Required work |
Quote verbatim everything from the line containing "The three.js and Blender code for this object" down to the line containing "of the heater.", with both of those lines included and no others.
....
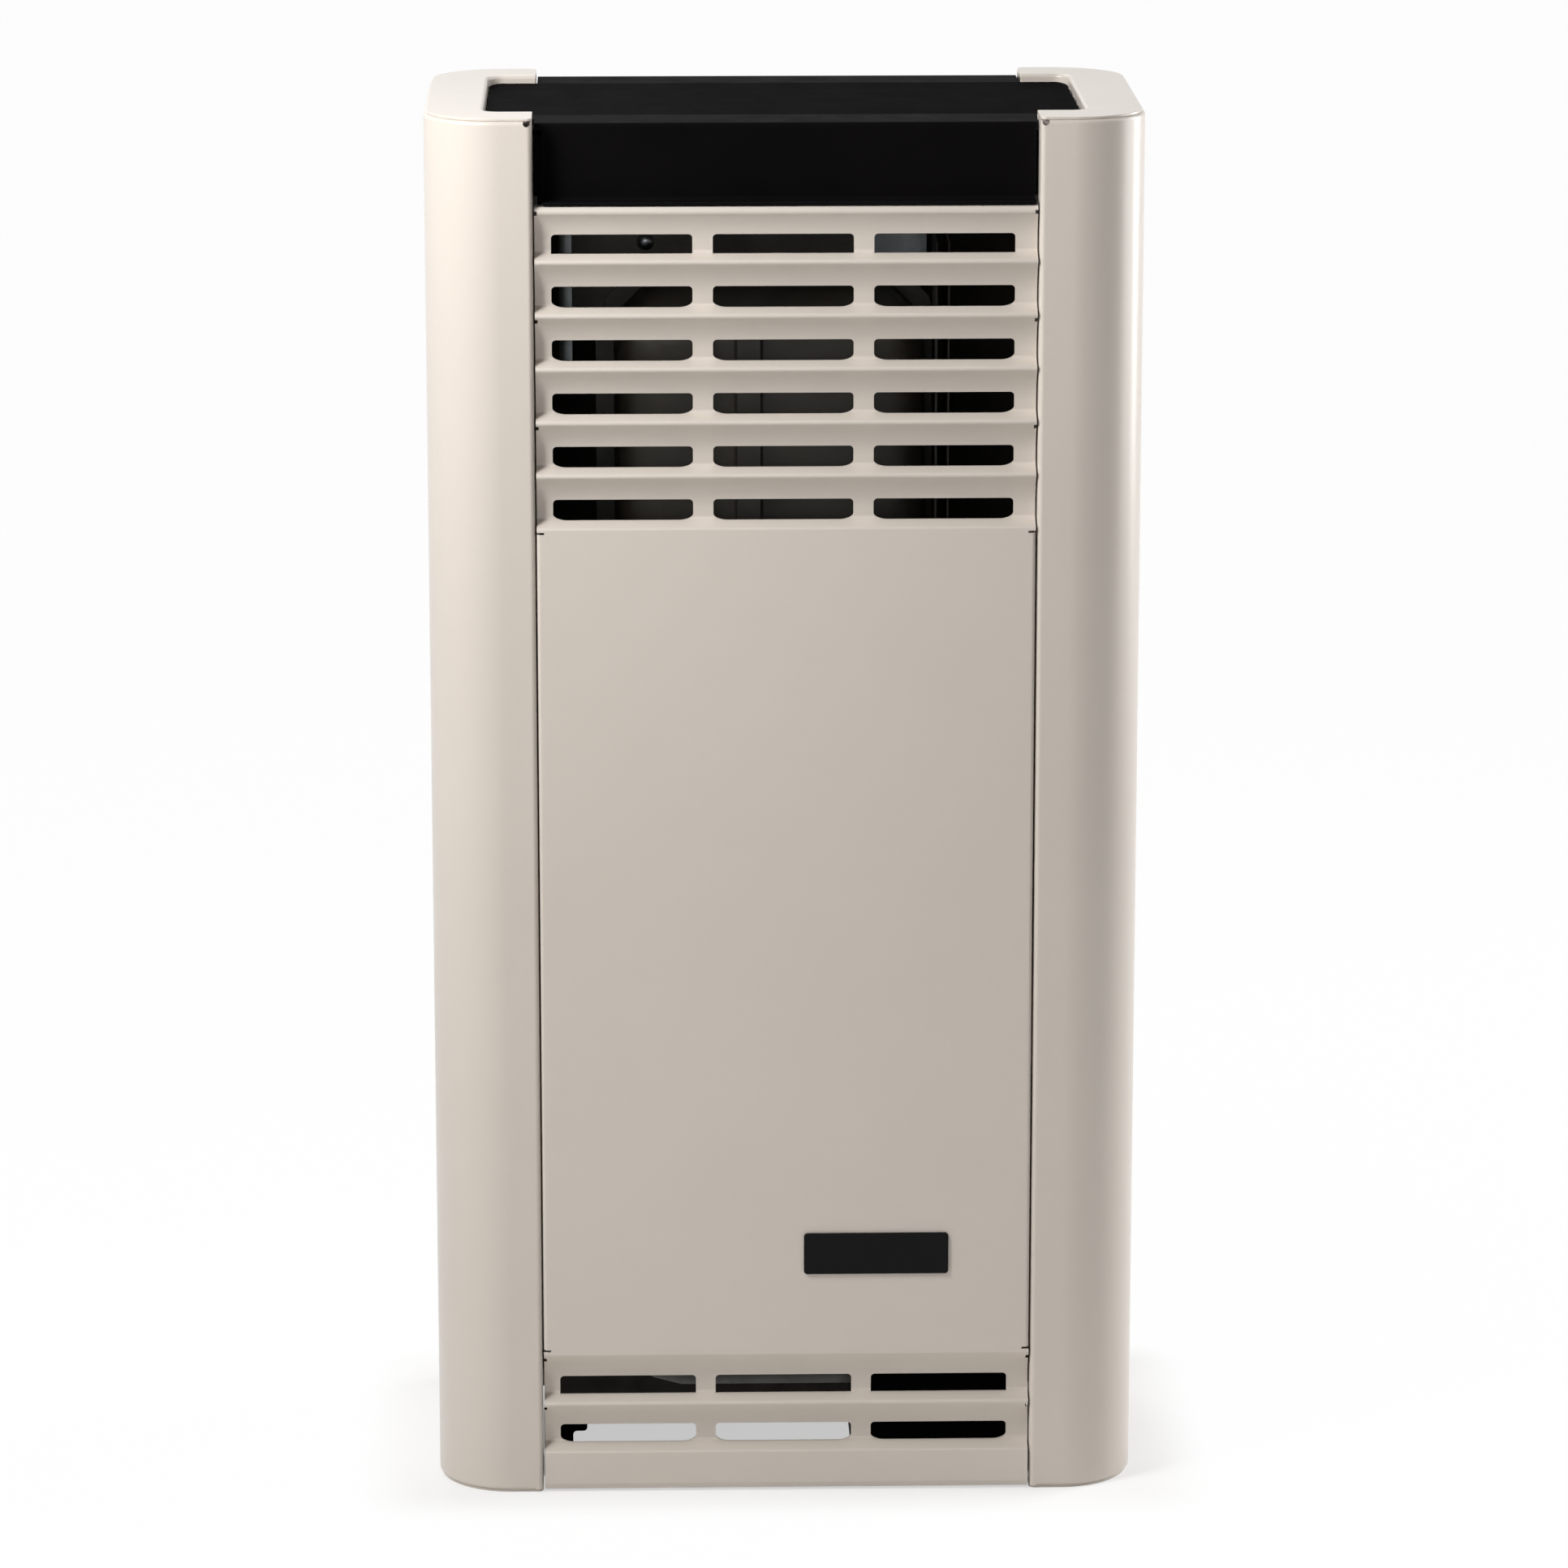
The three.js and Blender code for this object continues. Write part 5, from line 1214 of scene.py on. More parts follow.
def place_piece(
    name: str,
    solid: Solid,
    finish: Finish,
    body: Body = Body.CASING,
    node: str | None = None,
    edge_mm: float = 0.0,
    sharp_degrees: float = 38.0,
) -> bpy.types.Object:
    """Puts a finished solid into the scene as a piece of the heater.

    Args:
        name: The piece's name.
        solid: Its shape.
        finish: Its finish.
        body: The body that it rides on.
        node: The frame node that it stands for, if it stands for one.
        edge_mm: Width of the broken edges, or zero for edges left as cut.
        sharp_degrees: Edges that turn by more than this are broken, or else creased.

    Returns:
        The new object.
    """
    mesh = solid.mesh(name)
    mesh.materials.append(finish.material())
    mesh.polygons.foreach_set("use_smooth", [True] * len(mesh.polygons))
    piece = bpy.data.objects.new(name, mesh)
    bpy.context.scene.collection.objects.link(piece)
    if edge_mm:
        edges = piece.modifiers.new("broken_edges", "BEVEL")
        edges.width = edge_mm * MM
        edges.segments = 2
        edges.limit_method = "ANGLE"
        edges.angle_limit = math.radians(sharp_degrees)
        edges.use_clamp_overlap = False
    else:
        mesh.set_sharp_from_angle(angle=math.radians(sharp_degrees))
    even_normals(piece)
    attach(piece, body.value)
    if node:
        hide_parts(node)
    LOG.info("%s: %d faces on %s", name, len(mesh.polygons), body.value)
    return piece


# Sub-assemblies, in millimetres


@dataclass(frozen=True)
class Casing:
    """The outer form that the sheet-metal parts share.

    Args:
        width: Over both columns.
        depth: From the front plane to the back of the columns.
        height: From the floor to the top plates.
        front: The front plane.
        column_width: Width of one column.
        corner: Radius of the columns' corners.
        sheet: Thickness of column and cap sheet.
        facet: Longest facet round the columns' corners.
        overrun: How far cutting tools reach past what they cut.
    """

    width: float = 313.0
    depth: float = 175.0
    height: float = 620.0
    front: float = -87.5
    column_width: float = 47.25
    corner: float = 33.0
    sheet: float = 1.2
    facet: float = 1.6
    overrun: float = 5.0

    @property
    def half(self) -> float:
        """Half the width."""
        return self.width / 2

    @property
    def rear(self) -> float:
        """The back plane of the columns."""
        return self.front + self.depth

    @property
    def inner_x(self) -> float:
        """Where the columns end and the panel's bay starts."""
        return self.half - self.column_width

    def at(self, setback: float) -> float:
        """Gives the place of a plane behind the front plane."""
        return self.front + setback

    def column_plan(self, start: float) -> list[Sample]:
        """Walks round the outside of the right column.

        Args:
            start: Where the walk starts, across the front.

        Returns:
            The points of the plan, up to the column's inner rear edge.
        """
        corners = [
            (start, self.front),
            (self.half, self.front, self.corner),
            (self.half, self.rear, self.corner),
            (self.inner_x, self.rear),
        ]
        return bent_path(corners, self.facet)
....
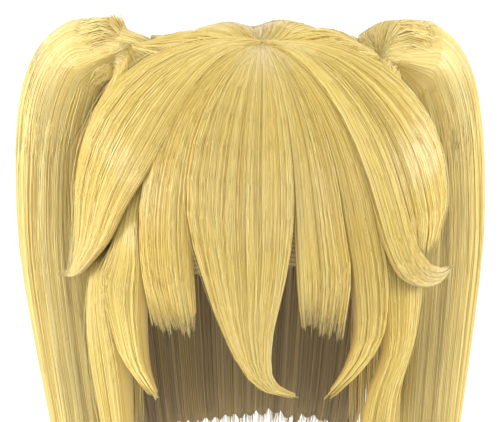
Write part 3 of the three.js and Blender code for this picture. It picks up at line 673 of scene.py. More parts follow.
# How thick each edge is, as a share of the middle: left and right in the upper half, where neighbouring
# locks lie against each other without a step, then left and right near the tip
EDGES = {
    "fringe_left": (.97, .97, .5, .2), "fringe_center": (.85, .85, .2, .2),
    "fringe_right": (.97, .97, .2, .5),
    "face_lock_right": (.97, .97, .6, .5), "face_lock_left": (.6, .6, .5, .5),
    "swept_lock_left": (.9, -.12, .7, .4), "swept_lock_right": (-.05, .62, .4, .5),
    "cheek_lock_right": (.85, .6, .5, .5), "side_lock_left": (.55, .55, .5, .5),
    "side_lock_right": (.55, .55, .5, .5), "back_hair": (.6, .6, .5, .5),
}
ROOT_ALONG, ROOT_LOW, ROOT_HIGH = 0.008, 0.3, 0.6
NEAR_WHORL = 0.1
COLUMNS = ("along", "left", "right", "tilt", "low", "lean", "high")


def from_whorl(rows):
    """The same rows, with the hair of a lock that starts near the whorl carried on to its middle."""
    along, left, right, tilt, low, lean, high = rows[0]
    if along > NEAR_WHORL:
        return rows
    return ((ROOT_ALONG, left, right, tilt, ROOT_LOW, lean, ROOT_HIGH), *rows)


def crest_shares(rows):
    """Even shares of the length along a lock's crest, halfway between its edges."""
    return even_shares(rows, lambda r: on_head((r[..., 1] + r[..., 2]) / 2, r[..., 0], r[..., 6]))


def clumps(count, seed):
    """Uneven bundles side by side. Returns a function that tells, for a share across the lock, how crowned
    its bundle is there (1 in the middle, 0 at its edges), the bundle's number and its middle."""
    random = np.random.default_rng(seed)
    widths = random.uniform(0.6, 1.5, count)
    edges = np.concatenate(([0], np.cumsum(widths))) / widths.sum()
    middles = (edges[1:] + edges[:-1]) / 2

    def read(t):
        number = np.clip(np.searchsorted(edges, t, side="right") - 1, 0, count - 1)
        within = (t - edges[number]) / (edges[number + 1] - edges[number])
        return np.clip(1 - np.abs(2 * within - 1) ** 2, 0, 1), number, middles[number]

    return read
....
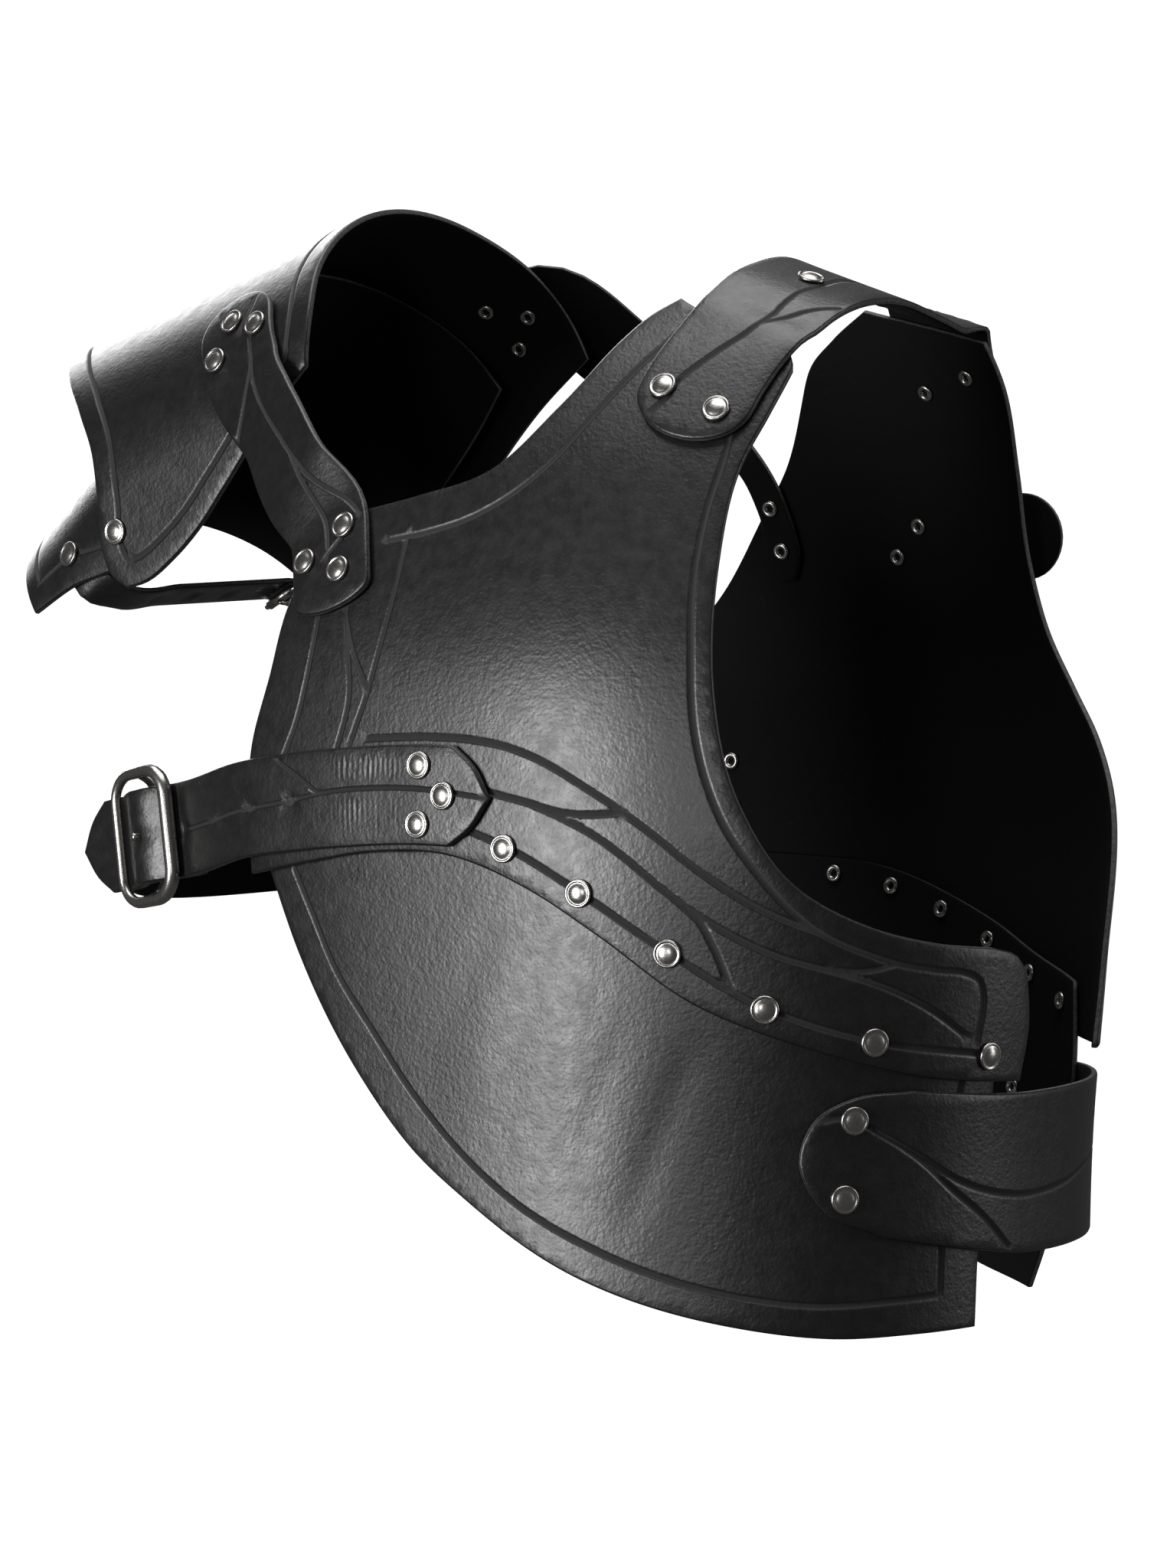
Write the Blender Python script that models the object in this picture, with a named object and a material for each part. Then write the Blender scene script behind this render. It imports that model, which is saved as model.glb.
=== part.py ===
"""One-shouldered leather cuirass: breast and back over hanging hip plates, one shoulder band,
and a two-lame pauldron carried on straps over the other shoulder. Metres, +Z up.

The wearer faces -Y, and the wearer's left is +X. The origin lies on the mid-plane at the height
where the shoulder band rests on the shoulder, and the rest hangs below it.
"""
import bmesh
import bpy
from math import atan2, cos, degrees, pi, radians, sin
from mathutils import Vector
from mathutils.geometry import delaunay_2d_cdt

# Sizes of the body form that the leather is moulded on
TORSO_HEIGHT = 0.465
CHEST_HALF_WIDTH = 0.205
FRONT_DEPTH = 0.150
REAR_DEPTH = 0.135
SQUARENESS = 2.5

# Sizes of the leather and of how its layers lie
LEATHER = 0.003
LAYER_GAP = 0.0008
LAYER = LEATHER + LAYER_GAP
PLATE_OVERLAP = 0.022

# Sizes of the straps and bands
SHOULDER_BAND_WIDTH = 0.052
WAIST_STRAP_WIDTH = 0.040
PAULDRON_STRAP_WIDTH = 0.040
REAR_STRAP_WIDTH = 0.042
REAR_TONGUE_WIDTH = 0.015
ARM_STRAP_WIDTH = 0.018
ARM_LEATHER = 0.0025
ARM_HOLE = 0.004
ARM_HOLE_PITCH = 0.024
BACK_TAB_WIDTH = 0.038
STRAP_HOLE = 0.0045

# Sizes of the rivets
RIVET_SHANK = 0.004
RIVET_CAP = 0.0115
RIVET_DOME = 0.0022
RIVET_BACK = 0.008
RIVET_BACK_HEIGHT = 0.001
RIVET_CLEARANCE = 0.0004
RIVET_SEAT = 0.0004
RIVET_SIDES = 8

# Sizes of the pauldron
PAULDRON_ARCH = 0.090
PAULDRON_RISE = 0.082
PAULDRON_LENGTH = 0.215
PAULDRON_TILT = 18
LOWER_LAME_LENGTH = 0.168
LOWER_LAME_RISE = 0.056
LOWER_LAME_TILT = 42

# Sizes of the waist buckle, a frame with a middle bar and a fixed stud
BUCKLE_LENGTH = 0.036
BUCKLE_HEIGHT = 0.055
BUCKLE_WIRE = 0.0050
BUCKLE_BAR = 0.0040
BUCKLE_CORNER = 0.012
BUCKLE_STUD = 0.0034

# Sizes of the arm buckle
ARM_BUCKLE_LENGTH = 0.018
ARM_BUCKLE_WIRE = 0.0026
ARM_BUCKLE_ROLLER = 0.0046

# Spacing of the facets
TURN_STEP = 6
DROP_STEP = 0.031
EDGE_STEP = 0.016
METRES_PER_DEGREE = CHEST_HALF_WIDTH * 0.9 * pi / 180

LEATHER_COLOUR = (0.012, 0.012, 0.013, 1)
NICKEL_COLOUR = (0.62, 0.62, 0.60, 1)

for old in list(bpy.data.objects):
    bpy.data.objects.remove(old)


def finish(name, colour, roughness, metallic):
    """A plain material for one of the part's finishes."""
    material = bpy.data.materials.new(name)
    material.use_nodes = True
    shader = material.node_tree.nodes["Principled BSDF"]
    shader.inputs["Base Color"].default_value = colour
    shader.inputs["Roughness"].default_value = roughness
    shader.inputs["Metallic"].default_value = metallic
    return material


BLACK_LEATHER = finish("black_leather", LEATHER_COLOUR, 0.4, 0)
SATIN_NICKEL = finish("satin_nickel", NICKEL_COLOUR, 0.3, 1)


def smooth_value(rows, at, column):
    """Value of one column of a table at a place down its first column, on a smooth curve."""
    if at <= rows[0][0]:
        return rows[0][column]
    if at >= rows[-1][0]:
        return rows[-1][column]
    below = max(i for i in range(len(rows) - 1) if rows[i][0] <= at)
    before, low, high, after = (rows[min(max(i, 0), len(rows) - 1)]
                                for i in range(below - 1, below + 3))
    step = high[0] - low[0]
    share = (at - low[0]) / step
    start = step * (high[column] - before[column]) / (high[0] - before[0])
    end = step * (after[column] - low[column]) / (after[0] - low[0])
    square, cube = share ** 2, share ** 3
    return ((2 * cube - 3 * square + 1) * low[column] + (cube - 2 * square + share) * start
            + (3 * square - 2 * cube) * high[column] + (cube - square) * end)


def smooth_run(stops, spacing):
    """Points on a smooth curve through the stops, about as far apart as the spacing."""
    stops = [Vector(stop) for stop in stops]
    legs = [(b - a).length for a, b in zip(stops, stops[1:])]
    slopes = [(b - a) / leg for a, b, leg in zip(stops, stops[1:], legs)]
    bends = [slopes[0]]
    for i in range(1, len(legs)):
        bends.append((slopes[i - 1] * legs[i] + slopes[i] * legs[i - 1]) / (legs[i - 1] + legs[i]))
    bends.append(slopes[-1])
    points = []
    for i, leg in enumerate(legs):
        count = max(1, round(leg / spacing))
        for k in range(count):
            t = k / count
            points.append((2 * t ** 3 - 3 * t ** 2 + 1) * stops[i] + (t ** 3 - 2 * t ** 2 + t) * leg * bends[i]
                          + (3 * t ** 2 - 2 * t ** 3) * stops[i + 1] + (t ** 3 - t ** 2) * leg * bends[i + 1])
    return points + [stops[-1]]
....
Solution to this task |
The three.js and Blender code for this object continues. Write part 5, from line 1214 of scene.py on. More parts follow.
def place_piece(
    name: str,
    solid: Solid,
    finish: Finish,
    body: Body = Body.CASING,
    node: str | None = None,
    edge_mm: float = 0.0,
    sharp_degrees: float = 38.0,
) -> bpy.types.Object:
    """Puts a finished solid into the scene as a piece of the heater.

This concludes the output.